If you spend your own money supporting or criticising a political candidate, your political opponents get to know where your family lives. Nice.
The Electoral Finance Act 2007 was a real bone of contention when the Labour Government introduced it. The long and short of it was this: It was a way of preventing private citizens and groups from spending however much of their own money they like to encourage people to support political parties or their policies leading up to an election. The Act made it illegal for any person or group “to spend more than NZ$12,000 criticising or supporting a political party or taking a position on any political matter, or more than NZ$1,000 criticising or supporting an individual member of parliament, without first registering with a state agency, the Electoral Commission.” That registry is public information and can be read by anyone.

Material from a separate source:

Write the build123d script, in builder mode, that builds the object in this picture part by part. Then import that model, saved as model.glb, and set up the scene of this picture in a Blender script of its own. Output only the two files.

If you spent $1,001 criticising the Prime Minister leading up to an election, her supporters, whether politicians, union bosses or common thugs (Helen Clark was Prime Minister at the time) would know who and where you were.
That alone is fundamentally wrong in a free society. But what’s worse, the Bill limited private spending to $60,000 – although this was increased by recommendation of a Select Committee to $120,000 before becoming law. It may be your money, and your opinion, but how much of it you can use was not your decision. This was a clear free speech violation.
Thankfully, the Act was repealed in March 2009.
Not so thankfully, those experts in tinkering with things until they break otherwise known as Government Ministers are at it again:
Justice Minister Simon Power has just announced changes to the laws governing campaign spending during elections, and details of next year’s referendum on the MMP electoral system.
Under the changes, people who spend more than $12,000 on parallel campaigning will have to register with the Electoral Commission. The register will be publicly available.
But unlike under the previous Electoral Finance Act, which was repealed by National last year, parallel campaigners such as unions – or the Exclusive Brethren – will not be limited to spending $120,000 during the campaign.
Is it better than the Electoral Finance Act? Yes, but let’s not get carried away. It is not generous to allow people to spend their own money expressing their political viewpoint. They should have that right without any dispute. Not limiting that right in this case simply amounts to refraining from injustice. But why impose any injustice at all? Why make people who want to advertise political values tell everyone else who and where they are? Not to keep them honest, for there are already laws in place against false advertisement. Why then?
What is more, “the Government has rejected proposals that would have allowed third parties to advertise on television or radio during campaigns.” Just so that you realise that this is as bad as it sounds: Private businesses and private individuals are forbidden by the government from doing business involving the expression of political values during election time.
It’s like dumping Heroin and taking up Cocaine. Arguably not as bad, but why would you?